The tour guide on the last bus was a very friendly 25-year old man, who visited with us since it was the end of the day and most of the passengers had gotten off. He arranged for us to stay on the bus beyond the last stop and for the driver to drop us off at the mall five blocks from our hotel. We had 75 minutes to find food, eat and walk to our hotel.
We set out our luggage, said our good-byes to Gina and went outside to the awaiting taxi. The lights of Quito resembled a star-studded night sky as we traveled to the airport. The scale at the airport counter revealed Fred’s bag was overweight causing him to quickly pull out whatever items he could until it was light enough to go without extra charge. I ended up with the overflow making for a very heavy computer case.

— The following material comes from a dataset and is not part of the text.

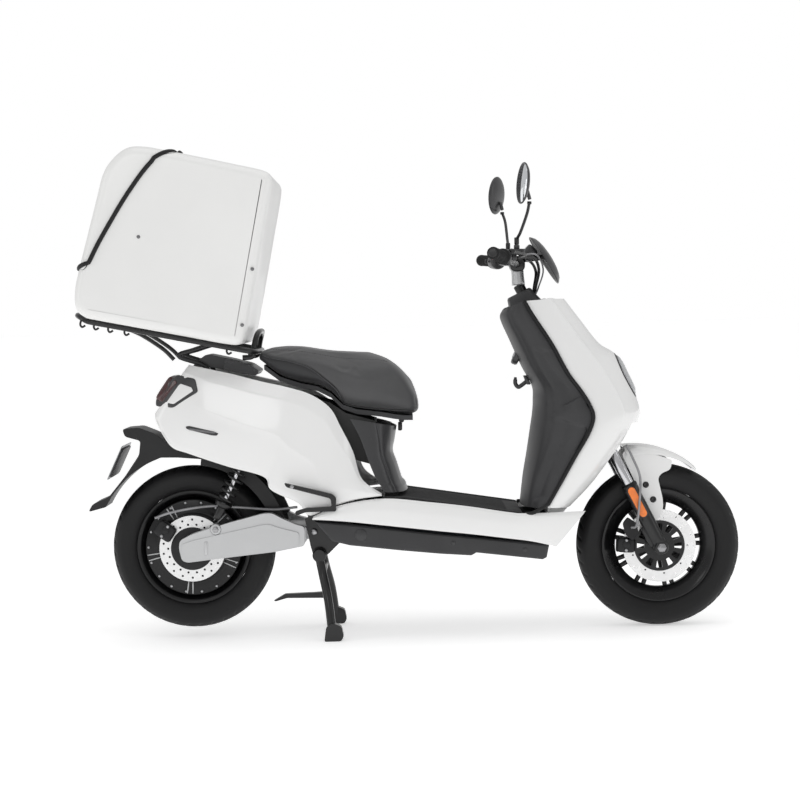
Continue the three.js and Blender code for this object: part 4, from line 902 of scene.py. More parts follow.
def side_panels(side, word):
    inwards = lambda c: -side * Y
    a = shell(f"skirt_panel_{word}", mirrored(skirt, side), white_gloss, "chassis", SKIN, inwards)
    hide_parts(f"side_skirt_{word}")
    b = shell(f"rear_panel_{word}", mirrored(body_sheet, side), white_gloss, "chassis", SKIN, inwards)
    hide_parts(f"rear_body_{word}")


both_sides(side_panels)
print("side panels", body_sheet.shape)

# %% [markdown]
# ## Things that lie on the side panel
# A tail lamp and a slot vent follow the panel. `drape` finds the panel point nearest to each
# (x, z) of an outline, and its tangent plane gives the y there, so a flat drawing bends over it.

# %% Tail lamp and vent
sheet_flat = body_sheet.reshape(-1, 3)
sheet_normal = normals(body_sheet).reshape(-1, 3)
sheet_normal *= np.sign(sheet_normal[:, 1:2])


def drape(xz, lift):
    """Each (x, z) is carried to the panel's tangent plane there, then lifted along the normal."""
    xz = np.asarray(xz, float)
    k = ((sheet_flat[None, :, 0] - xz[:, :1]) ** 2 + (sheet_flat[None, :, 2] - xz[:, 1:]) ** 2).argmin(1)
    p, n_ = sheet_flat[k], sheet_normal[k]
    y = p[:, 1] - (n_[:, 0] * (xz[:, 0] - p[:, 0]) + n_[:, 2] * (xz[:, 1] - p[:, 2])) / n_[:, 1]
    return np.column_stack([xz[:, 0], y, xz[:, 1]]) + n_ * np.reshape(lift, (-1, 1))


def pad(name, loop, lift, material, side, round_off=3.0, rings=5, drop=3.0):
    """A closed patch over an outline: rings shrink to its middle, the outer ones roll down."""
    loop = outline(loop, round_off, 4)
    centre = loop.mean(0)
    scale = np.concatenate([[1.0, 1.0, 0.985], np.linspace(0.93, 0.04, rings)])
    height = np.concatenate([[-drop, lift * 0.4, lift], np.full(rings, lift)])
    rows = np.array([drape(centre + (loop - centre) * k, np.full(len(loop), h)) for k,
                     h in zip(scale, height)])
    v, f = closed_grid(rows)
    build(name, *solid((mirrored(v, side), f)), material, "chassis")


LAMP = [[-34, 729], [19, 718], [28, 682], [-44, 637], [-97, 640], [-96, 660], [-46, 719]]
RED = [[-84, 655], [-74, 652], [-32, 706], [-37, 714], [-43, 710]]
TRIANGLE = [[-62, 651], [-42, 647], [14, 684], [9, 694], [-22, 704], [-28, 698]]
VENT = [[-8, 585], [2, 587], [72, 572], [86, 566], [80, 560], [66, 561], [6, 575], [-6, 579]]


def lamp_parts(side, word):
    pad(f"tail_bezel_{word}", LAMP, 2.0, pillar_plastic, side, 7)
    pad(f"tail_lens_{word}", RED, 4.6, red_lens, side, 3)
    pad(f"tail_inset_{word}", TRIANGLE, 3.4, white_gloss, side, 3)
    pad(f"vent_frame_{word}", VENT, 1.2, dark_plastic, side, 3, 4)
    core = (np.array(VENT) - np.mean(VENT, 0)) * [0.86, 0.5] + np.mean(VENT, 0)
    pad(f"vent_bar_{word}", core, 2.4, lever_grey, side, 1.5, 4, 1.0)


both_sides(lamp_parts)
bridge = build("tail_bridge", *loft([[-64, y, 686] for y in (-100, -96, 0, 96, 100)],
                                    [(12, 34), (16, 38), (17, 40), (16, 38), (12, 34)],
                                    np.array([0.83, 0, -0.55]), np.array([0.55, 0, 0.83]), 40), red_lens,
               "chassis")
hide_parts("tail_light")
print("tail lamp on", len(sheet_flat), "panel points")

# %% [markdown]
# ## Pedestal and seat
# The pedestal is a glossy moulding under the nose of the seat, with two upright creases. The seat
# is one long cushion: superellipses along its length. Pressure fills it as cloth, pinned along the
# seam, so the top swells between the welts; the lower sides are a darker, coarser vinyl.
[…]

Our overnight flight to Fort Lauderdale was long, because I couldn’t sleep, but uneventful. Once back in the states, we stayed 5 nights with my aunt in Pompano Beach, Florida, a week in a time share in Kissimee, where Fred’s cousin joined us and attended a Perry Stone service in Jacksonville. From Florida we drove to Myrtle Beach, South Carolina where we spent another week in a time share before staying a few days with our son and family in the Charlotte, North Carolina area. We arrived in our driveway just before 2 AM on February 12th, eleven weeks and eight hours after we left home in November. As always, we were grateful to God for His protection in our travels.
I appreciate the readers who hung in there throughout this rambling series where 95 percent of the info and all of the pictures came from my iPhone. Every time I considered pulling the plug on the article, I would receive an email telling me how happy the sender was to see “To be continued” at the end of each installment, but all good things must come to an end.